LA CONTA DELLE VITTIME - Secondo le notizie ufficiali diramate dal governo i morti accertati potrebbero essere fino a 200 ma, come detto, migliaia di persone sono intrappolate sotto le macerie, tra le quali quelle dell'ospedale e quindi tutti i numeri sono al momento da valutare con cautela. A Padang, una città di 900 mila abitanti nell'isola di Sumatra, secondo le prime risultanze risultano danneggiate case e ponti; un testimone ha riferito di incendi scoppiati e di un hotel crollato. L'Agenzia sismologica indonesiana ha riferito che «edifici di grandi dimensioni sono andati distrutti» e che «le comunicazioni sono interrotte». Difficili anche i collegamenti a causa delle frane che hanno interessato le strade, chiuso l'aeroporto con il tetto del terminal crollato. Nessuna notizia da Pariaman, città di 100 mila abitanti a pochi chilometri dall'epicentro, dove si temono danni e vittime.
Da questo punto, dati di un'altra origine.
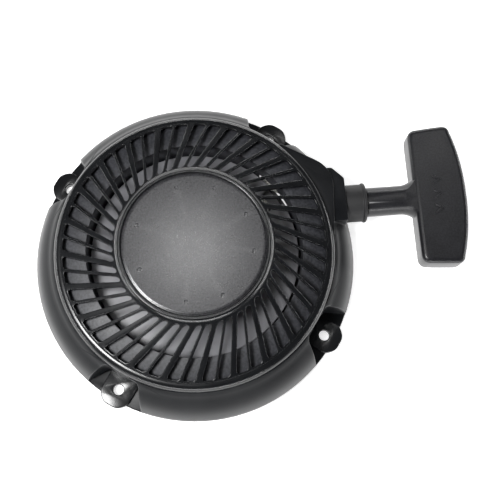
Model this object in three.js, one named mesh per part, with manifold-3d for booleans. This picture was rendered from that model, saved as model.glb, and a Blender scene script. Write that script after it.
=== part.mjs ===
// Recoil (rope-pull) starter for a small four-stroke engine, as an assembly of separate pieces.
// Millimetres. +Z is the crank axis, pointing away from the engine; z = 0 is the mounting plane.
import * as THREE from 'three';
import { mergeVertices } from 'three/addons/utils/BufferGeometryUtils.js';
import Module from 'manifold-3d';

const wasm = await Module();
wasm.setup();

// ---------------------------------------------------------------------------------------
// Driving dimensions
// ---------------------------------------------------------------------------------------

// How pieces meet.
const GAP = 0.3;
const EPSILON = 1;
const WELD = 1e-4;

// How finely round stretches are faceted.
const LARGE_ROUND = 48;
const MEDIUM_ROUND = 28;
const SMALL_ROUND = 14;
const WIRE_SIDES = 6;
const CORNER_FACETS = 4;
const WIDE_CORNER_FACETS = 6;
const ROPE_SIDES = 8;

// Housing shell.
const WALL = 2.6;
const TOP_HEIGHT = 55;
const DISC_RADIUS = 40.6;
const DISC_GROOVE_DEPTH = 0.7;
const DISC_GROOVE_WIDTH = 0.9;
const COLLAR_WIDTH = 2;
const VENT_INNER_RADIUS = 46.8;
const VENT_INNER_HEIGHT = 51.6;
const VENT_OUTER_RADIUS = 76.4;
const VENT_OUTER_HEIGHT = 40.3;
const VENT_MARGIN = 1.5;
const RIM_RADIUS = 82.2;
const RIM_HEIGHT = 34.2;
const RIM_ROUND = 4.2;
const STEP_RADIUS = 86;
const STEP_HEIGHT = 29;
const SKIRT_RADIUS = 97;
const SKIRT_EDGE_HEIGHT = 6;
const SKIRT_BULGE = 2.2;
const SKIRT_FACETS = 3;

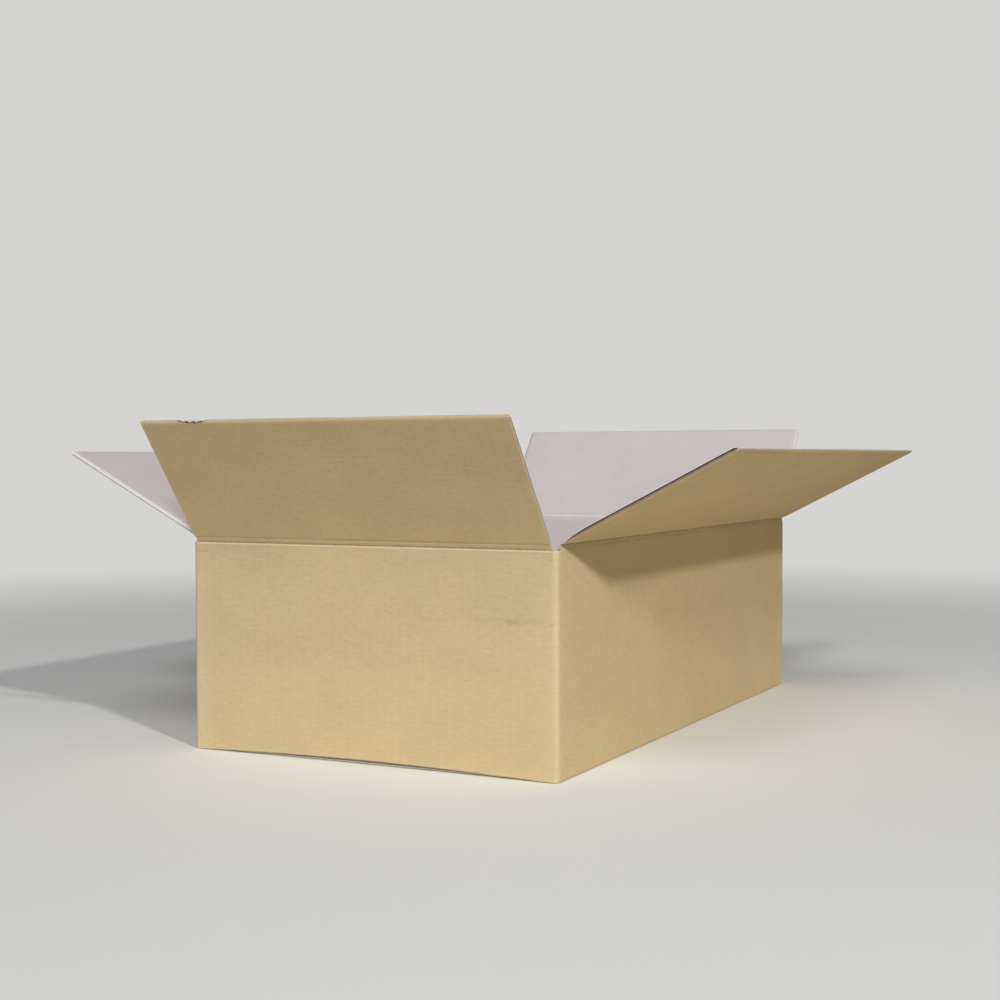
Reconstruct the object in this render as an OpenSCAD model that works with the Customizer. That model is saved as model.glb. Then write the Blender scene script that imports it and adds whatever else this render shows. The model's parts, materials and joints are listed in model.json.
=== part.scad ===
// Corrugated cardboard shipping box, standing open on its closed bottom.
// One creased sheet makes the walls, the bottom and the four top flaps, which hinge at their creases.
// The origin is on the floor under the middle of the box, X along its length, Z up.

/* [Box] */
// Length over the outer faces of the two end panels
box_length = 665; // [400:1:900]
// Width over the outer faces of the two long panels
box_width = 386; // [260:1:600]
// Height from the floor to the crease of the end flaps
box_height = 200; // [100:1:400]
// Outer radius of the folded upright corners
corner_radius = 5; // [4.2:0.1:8]
// Outer radius of the folds along the bottom edges
bottom_fold_radius = 3; // [1:0.1:3.3]

/* [Board] */
// Thickness of the corrugated board
board = 4; // [3.4:0.1:4.1]
// Thickness of each flat liner
liner = 0.4; // [0.2:0.05:0.6]
// Thickness of the wavy sheet between the liners
medium = 0.35; // [0.2:0.05:0.5]
// Distance from one wave to the next
flute_pitch = 7.9; // [6.5:0.1:9.5]
// Width of a wave's flat crest, where it is glued to a liner
flute_crest = 1.2; // [0.6:0.1:2]

/* [Top flaps] */
// Length of an end flap, from its crease to its free edge
end_flap_length = 140; // [80:1:180]
// Length of a long flap, from its crease to its free edge
long_flap_length = 177; // [100:1:190]
// Lean of the end flaps outwards from upright, in degrees
end_flap_lean = 36; // [0:1:90]
// Lean of the long flaps outwards from upright, in degrees
long_flap_lean = 63; // [0:1:90]
// Distance from a box corner to the side edge of an end flap
end_slot = 5; // [4.5:0.5:8]
// Distance from a box corner to the side edge of a long flap
long_slot = 7; // [6:0.5:12]
// Clearance of a flap from the panel it is creased to, and from a flap closed under it
crease_gap = 0.3; // [0.2:0.05:0.5]
// Width of the crease, where the waves are crushed flat
crease_width = 8; // [6:0.5:12]

/* [Bottom flaps] */
// Length of a bottom end flap, from the outer face of its panel
bottom_end_flap_length = 140; // [60:1:180]
// Gap between the two long bottom flaps, along the middle of the floor
bottom_seam = 1; // [0.5:0.5:6]
// Distance from an end panel's outer face to the cut edge of the long bottom flaps
bottom_slot = 3; // [1:0.5:3.3]

/* [Glue tab] */
// Width of the tab that is glued inside the rear panel
tab_width = 35; // [20:1:50]
// Slope of the tab's upper and lower ends, in degrees
tab_slope = 15; // [0:1:30]
// Outer radius of the fold between the end panel and the tab
tab_fold_radius = 3; // [1:0.1:3.2]
// Depth of the open space between the liners in the rear panel's cut edge, beside that fold
cut_edge_depth = 2; // [0.5:0.5:3]
// Height left free between the tab and the flaps above and below it
tab_clearance = 2; // [1:0.5:8]

/* [Crushed nick] */
// Length of the crushed nick in the left end flap's free edge
nick_length = 34; // [10:1:60]
// Depth of the nick below the free edge
nick_depth = 3.2; // [1:0.1:6]
// Distance from the flap's rear side edge to the middle of the nick
nick_place = 58; // [35:1:150]

/* [Hidden] */
$fn = 48;
kraft = [0.76, 0.65, 0.47];
// Height of the long flaps' crease: a closed long flap lies on top of the closed end flaps
long_crease_z = box_height + board + crease_gap;
end_flap_width = box_width - 2 * end_slot;
long_flap_width = box_length - 2 * long_slot;
// Height of the open space between a wave's crest and the far liner
flute_height = board - 2 * liner - medium;
// Thickness of a slanting web, measured along the board
web = 1.4 * medium;
// How far a cutting shape reaches past the surface that it cuts
over = 1;
// An arc of this radius rises by the board's thickness over the width of an end panel
toe_radius = (pow(box_width / 2 - corner_radius, 2) + pow(board, 2)) / (2 * board);
// An arc of this radius cuts the nick's length at the nick's depth
nick_radius = (pow(nick_length / 2, 2) + pow(nick_depth, 2)) / (2 * nick_depth);

// Flat rectangle with round corners, centred
module rounded_rectangle(length, width, radius) {
    square([length - 2 * radius, width], center = true);
    square([length, width - 2 * radius], center = true);
    for (x = [-1, 1], y = [-1, 1])
        translate([x * (length / 2 - radius), y * (width / 2 - radius)]) circle(radius);
}

// Outline of the box from the end: square at the top, with a round fold along each bottom edge
module end_outline(width, height, radius) {
    translate([-width / 2, radius]) square([width, height - radius]);
    translate([radius - width / 2, 0]) square([width - 2 * radius, height]);
    for (y = [-1, 1])
        translate([y * (width / 2 - radius), radius]) circle(radius);
}

// Plan of the corner where the sheet's two ends meet: the rear panel runs on to the end panel's
// outer face and ends there in a cut edge, and the end panel folds in behind it to the tab
module glued_corner_plan() {
    translate([box_length / 2 - corner_radius, box_width / 2 - board])
        square([corner_radius, board]);
}

// Plan of the rounded fold line beside that cut edge, and of the open space between its liners
module glued_corner_grooves() {
    translate([box_length / 2 - tab_fold_radius, box_width / 2 - board - tab_fold_radius])
        difference() {
            square([tab_fold_radius + over, tab_fold_radius]);
            circle(tab_fold_radius);
        }
    translate([box_length / 2 - cut_edge_depth, box_width / 2 - board + liner])
        square([cut_edge_depth + over, flute_height]);
}

// The four upright panels, up to the crease of the long flaps
module panels() {
    difference() {
        intersection() {
            linear_extrude(long_crease_z) {
                rounded_rectangle(box_length, box_width, corner_radius);
                glued_corner_plan();
            }
            rotate([90, 0, 90])
                linear_extrude(box_length, center = true)
                    end_outline(box_width, long_crease_z, bottom_fold_radius);
        }
        translate([0, 0, -over])
            linear_extrude(long_crease_z + 2 * over)
                rounded_rectangle(box_length - 2 * board, box_width - 2 * board, corner_radius - board);
    }
}

// The closed bottom: two long flaps on the floor, and the two end flaps on top of them
module bottom_flaps() {
    // each kind starts inside the panel that it is folded from
    long_reach = box_width / 2 - bottom_fold_radius - bottom_seam / 2;
    end_reach = bottom_end_flap_length - board / 2;
    for (side = [-1, 1]) {
        translate([0, side * (bottom_seam + long_reach) / 2, board / 2])
            cube([box_length - 2 * bottom_slot, long_reach, board], center = true);
        translate([side * (box_length - board - end_reach) / 2, 0, 1.5 * board])
            cube([end_reach, end_flap_width, board], center = true);
    }
}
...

Secondo la Farnesina, al momento non risulta nessun italiano coinvolto nel sisma indonesiano, ma gli accertamenti proseguono fanno sapere dal ministero degli Esteri.
LE COINCIDENZE - Straordinarie le coincidenze, che forse coincidenze non sono, tra gli episodi attuali, con il sisma di martedì alle isole Samoa, e quanto avvenne nel dicembre 2004, che culminò con il disastroso tsunami nell'oceano Indiano. Il 23 dicembre 2004 avvenne un terremoto di 8,1 gradi Richter al largo dell'isola Macquarie (all'epoca il sisma più forte in 14 mesi) al confine delle placche tettoniche pacifica e indo-australiana. Dopo 58 ore (meno di due giorni e mezzo) si scatenò il sisma di 9,1 gradi a Sumatra che innescò il maremoto e che insieme provocarono circa 250 mila vittime. Ipotizzabile il collegamento tra i due episodi del 2004: un forte sisma rese probabilmente instabile la placca indo-australiana, che (in parte) recuperò l'equilibrio con il terremoto a Sumatra. Martedì c'è stato il sisma di 8-8,3 gradi a Samoa (il più forte degli ultimi due anni), che coinvolge sempre le stesse due placche tettoniche, e a distanza di circa 16 ore è avvenuto un altro terremoto con epicentro non troppo distante da quello del 26 dicembre 2004 ma sempre sulla stessa linea di subduzione. Inoltre il 28 marzo 2005 avvenne una scossa di 8,6 gradi che provocò circa mille morti e causò un piccolo tsunami con epicentro sull'isola Nias, a poche decine di chilometri a nord-ovest dal luogo dove è avvenuto il sisma odierno.